As your body grows, develops and matures, so do your breasts. Here Let’s Talk Breasts takes a look at the many changes you and ‘your girls’ will experience during the course of your lifetime.

In utero

Before you’re even born, your breasts begin to form with two parallel thickenings in the chest area, called the mammary ridge or the ‘milk line’. Both females and males have these, likewise nipples, but later hormonal changes will begin the development of milk-producing breasts as we know them. Interestingly, newborn babies sometimes produce their own form of breast milk, known as Witch’s milk or neonatal milk. This is a perfectly normal effect caused by the maternal hormones to which the baby has been exposed prior to birth, and will dry up within a few weeks without treatment.

Childhood

During childhood, your breast tissue remains dormant until puberty and boys and girls look much the same in the chest department. Shockingly, however, a new study released by the medical journal Pediatrics has revealed that an increasing number of girls are starting puberty at the ages of seven and eight. The journal suggests that this is linked to hormones consumed in the increased amount of animal protein in our modern meat and dairy-heavy diet.
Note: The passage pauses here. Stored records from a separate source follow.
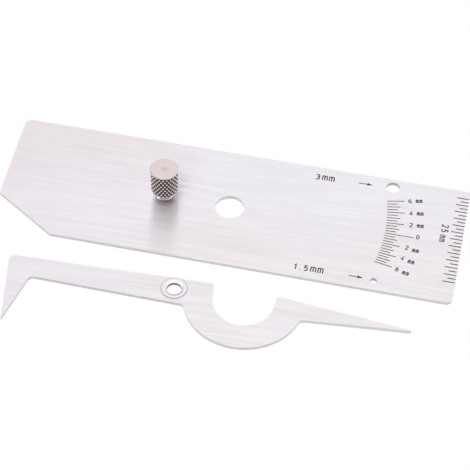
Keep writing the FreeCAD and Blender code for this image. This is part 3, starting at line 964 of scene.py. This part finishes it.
class WELDGAUGE_OT_hole_labels(bpy.types.Operator):
    """Mark the widths of the two comparison holes, each with its arrow"""
    bl_idname = "weldgauge.hole_labels"
    bl_label = "Hole labels"

    def execute(self, context):
        marks = context.scene.weld_gauge_marks
        level = mark_level(marks)
        material = laser_mark(marks)
        # Each row has the middle of its text and the tail of its arrow, in millimetres.
        rows = [
            ("large_hole_label", "3mm", (18.78, 13.03), (26.2, 13.25)),
            ("small_hole_label", "1.5mm", (19.85, -13.24), (28.42, -13.16)),
        ]
        shaft_width = 0.21 * MM
        for name, text, middle, tail in rows:
            signs = write(text, np.array(middle) * MM, 0.0, marks.label_height,
                          marks.text_width, level)
            shaft_end, head_start = tail[0] + 2.1, tail[0] + 1.9
            shaft = np.array([tail, (shaft_end, tail[1])]) * MM
            signs.append(ribbon(shaft, shaft_width, *level))
            signs.append(self.arrow_head(head_start, tail[1], level))
            add_piece(name, *gather(signs), material, "plate")
        return {"FINISHED"}

    def arrow_head(self, tail, middle, level):
        """Flat triangle with its base at the tail and its tip 1.2 mm further along."""
        flat = np.array([(tail, middle - 0.4), (tail + 1.2, middle), (tail, middle + 0.4)]) * MM
        ring = np.vstack([np.hstack([flat, np.full((3, 1), height)]) for height in level])
        faces = [[2, 1, 0], [3, 4, 5], [0, 1, 4, 3], [1, 2, 5, 4], [2, 0, 3, 5]]
        return ring, faces


PIECES = (
    WELDGAUGE_OT_stage,
    WELDGAUGE_OT_plate,
    WELDGAUGE_OT_pointer,
    WELDGAUGE_OT_bush,
    WELDGAUGE_OT_knob,
    WELDGAUGE_OT_shank,
    WELDGAUGE_OT_arc_scale,
    WELDGAUGE_OT_edge_rule,
    WELDGAUGE_OT_hole_labels,
)
SETTINGS = {
    "weld_gauge_stage": WeldGaugeStage,
    "weld_gauge_steel": WeldGaugeSteel,
    "weld_gauge_screw": WeldGaugeScrew,
    "weld_gauge_bush": WeldGaugeBush,
    "weld_gauge_marks": WeldGaugeMarks,
}


class WELDGAUGE_PT_pieces(bpy.types.Panel):
    """Lists the pieces of the gauge and their settings"""
    bl_idname = "WELDGAUGE_PT_pieces"
    bl_label = "Weld Gauge"
    bl_space_type = "VIEW_3D"
    bl_region_type = "UI"
    bl_category = "Weld Gauge"

    def draw(self, context):
        layout = self.layout
        for piece in PIECES:
            layout.operator(piece.bl_idname)
        for name, group in SETTINGS.items():
            box = layout.box()
            for setting in group.__annotations__:
                box.prop(getattr(context.scene, name), setting)


def register():
    for group in SETTINGS.values():
        bpy.utils.register_class(group)
    for name, group in SETTINGS.items():
        setattr(bpy.types.Scene, name, bpy.props.PointerProperty(type=group))
    for piece in (*PIECES, WELDGAUGE_PT_pieces):
        bpy.utils.register_class(piece)


def unregister():
    for piece in reversed((*PIECES, WELDGAUGE_PT_pieces)):
        bpy.utils.unregister_class(piece)
    for name, group in SETTINGS.items():
        delattr(bpy.types.Scene, name)
        bpy.utils.unregister_class(group)


def main():
    register()
    bpy.ops.weldgauge.stage()
    bpy.ops.weldgauge.plate()
    bpy.ops.weldgauge.pointer()
    bpy.ops.weldgauge.bush()
    bpy.ops.weldgauge.knob()
    bpy.ops.weldgauge.shank()
    bpy.ops.weldgauge.arc_scale()
    bpy.ops.weldgauge.edge_rule()
    bpy.ops.weldgauge.hole_labels()


if __name__ == "__main__":
    main()
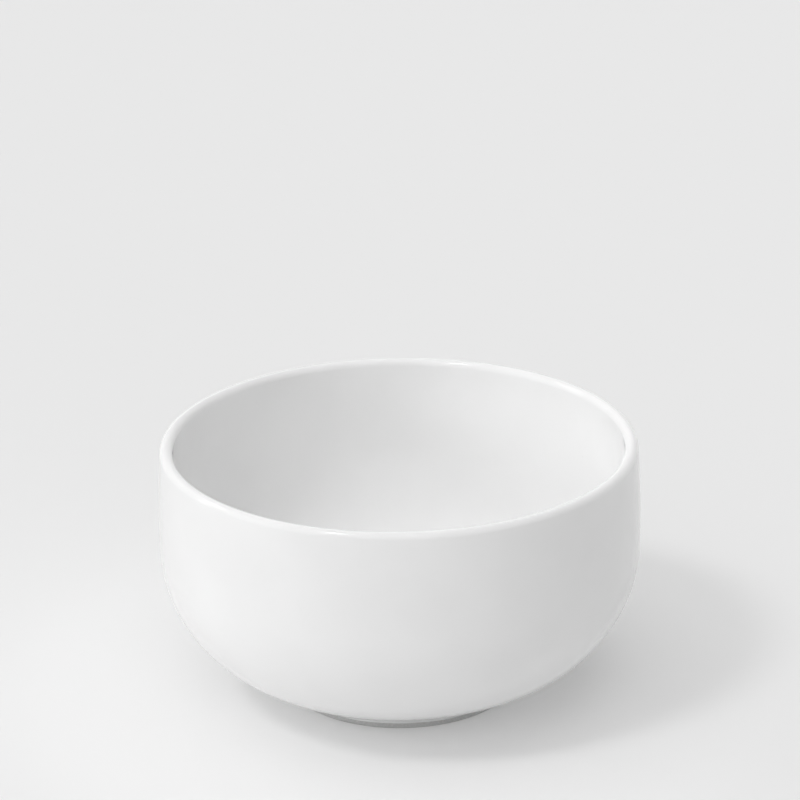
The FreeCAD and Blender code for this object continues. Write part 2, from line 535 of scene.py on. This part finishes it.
def aimed(data, azimuth, elevation, lit):
    """A light that shines on one group from one direction, and that direction."""
    light = bpy.data.objects.new(data.name, data)
    az, el = math.radians(azimuth), math.radians(elevation)
    direction = Vector((math.cos(az) * math.cos(el), math.sin(az) * math.cos(el), math.sin(el)))
    light.rotation_euler = direction.to_track_quat("Z", "Y").to_euler()
    bpy.context.scene.collection.objects.link(light)
    light.light_linking.receiver_collection = lit
    return light, direction


def sun(name, azimuth, elevation, angle, strength, lit):
    """A soft light on one group from one direction. Angles are in degrees."""
    data = bpy.data.lights.new(name, "SUN")
    data.energy = strength
    data.angle = math.radians(angle)
    return aimed(data, azimuth, elevation, lit)[0]


on_floor = group("lit_floor", [floor])
on_bowl = group("lit_bowl", bowl)


def soft(name, azimuth, elevation, angle, strength):
    """A light that shapes the bowl and doesn't mirror in the glaze."""
    light = sun(name, azimuth, elevation, angle, strength, on_bowl)
    light.visible_glossy = False
    return light


def panel(name, azimuth, elevation, width, height, glow):
    """A rectangular lamp, sized in degrees, that only shows as a reflection in the glaze."""
    data = bpy.data.lights.new(name, "AREA")
    data.shape = "RECTANGLE"
    data.size = 2 * PANEL_DISTANCE * math.tan(math.radians(width / 2))
    data.size_y = 2 * PANEL_DISTANCE * math.tan(math.radians(height / 2))
    data.energy = glow * math.pi * data.size * data.size_y
    light, direction = aimed(data, azimuth, elevation, on_bowl)
    light.location = PANEL_DISTANCE * direction + Vector((0, 0, HEIGHT))
    light.visible_diffuse = False
    light.visible_camera = False
    return light


def make_room():
    """A pale room that only shows behind the floor and in reflections."""
    world = bpy.data.worlds.new("world")
    world.use_nodes = True
    world.node_tree.nodes["Background"].inputs["Color"].default_value = (1, 1, 1, 1)
    world.node_tree.nodes["Background"].inputs["Strength"].default_value = ROOM_GLOW
    world.cycles_visibility.diffuse = False
    bpy.context.scene.world = world


def light_floor():
    """A firm shadow to the right, softened from all round and by light that nothing blocks."""
    sun("floor_key", -145, 54, 12, 0.5, on_floor)
    sun("floor_top", 0, 90, 60, 0.85, on_floor)
    sun("floor_dome", 0, 90, 110, 0.55, on_floor)
    sun("floor_front", -90, 25, 60, 0.8, on_floor)
    sun("floor_left", -150, 25, 60, 0.65, on_floor)
    sun("floor_back_left", 150, 25, 60, 0.4, on_floor)
    sun("floor_fill", 0, 90, 1, 0.58, on_floor).data.use_shadow = False


def light_bowl():
    """Soft light from all round, most of it from the front left and from behind, and three lamps.

    The one called through casts no shadow, so the back wall doesn't keep it off the inside.
    """
    soft("front_left_top", -120, 70, 36, 0.64)
    soft("front_left_high", -135, 48, 36, 0.75)
    soft("front_high", -105, 48, 36, 0.38)
    soft("front_low", -90, 8, 36, 0.3)
    soft("front_left_low", -150, 14, 16, 0.57)
    soft("left", 180, 25, 36, 0.48)
    soft("back_left_low", 150, 14, 16, 0.37)
    soft("right", -30, 25, 36, 0.14)
    soft("right_low", 0, 8, 36, 0.46)
    soft("back_right_low", 45, 3, 10, 0.38)
    soft("back_right_top", 60, 70, 36, 0.88)
    soft("through", 90, 20, 40, 1.3).data.use_shadow = False
    panel("lamp", -142, 66, 7, 7, 30.0)
    panel("window", 156, 39, 18, 6, 4.0)
    panel("strip", 167, 20, 8, 34, 1.6)


make_room()
light_floor()
light_bowl()
bpy.context.scene.view_settings.view_transform = "Standard"
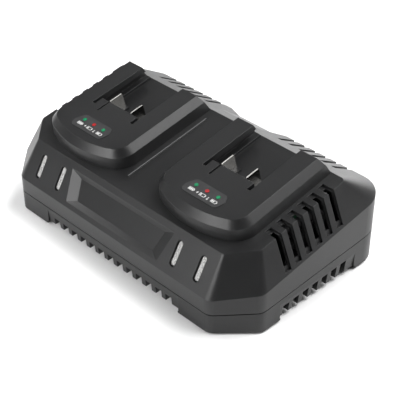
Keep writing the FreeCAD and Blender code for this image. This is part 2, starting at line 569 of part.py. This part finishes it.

Puberty and early adulthood

At the onset of puberty, your ovaries start secreting oestrogen, and fat accumulates within the connective tissue of the breasts. At this point the breasts grow larger in size, the areolas (the area around the nipples) darken, and the nipples themselves become more prominent.

During your teens your breasts become increasingly full and buoyant, and they will have reached their full size by the onset of adulthood. Marlowe’s nubility hypothesis suggests that early man used breast size and perkiness as a sign of fertility for sexual selection, so a female with a flat chest would be considered infertile, protruding and firm breasts would indicate fertility, and drooping or ‘empty’ breasts would signal low reproductive value.

Pregnancy

During pregnancy, increased levels of progesterone and oestrogen prepare your breasts for lactation. Inside, more lobules form within your milk duct system, while outside your breasts swell, with the areola becoming darker. Already by end of the second trimester, your breasts are capable of producing milk should you give birth prematurely.

Breastfeeding

By the end of the third trimester, your breasts have swelled considerably larger than your pre-pregnant state, and are filled with a greater supply of blood vessels to support the increase in gland production. Infant suckling stimulates your breasts to produce milk, and within the first two to three days the milk will come in, leading to a temporary hot, flushed and ‘full’ feeling, which will naturally calm down as your breasts adjust to regulate the amount of milk your newborn needs.

After breastfeeding ceases, you’ll probably notice a certain loss of tissue and perkiness, you may have stretch marks, and your breasts might even be smaller than they were pre-pregnancy. This is due to the pregnancy itself, rather than the effects of breastfeeding alone.

Menopause

During the menopause, dropping hormone levels cause the breasts to lose glandular and fatty tissue, and the connective breast tissue gradually becomes less supple. Over time these changes lead to your breasts sagging and losing their rounded shape. A woman of post-menopausal age has an increased risk of developing breast cancer, but on the plus side, pre-emptive mammograms are far more effective, as the breasts become far less dense.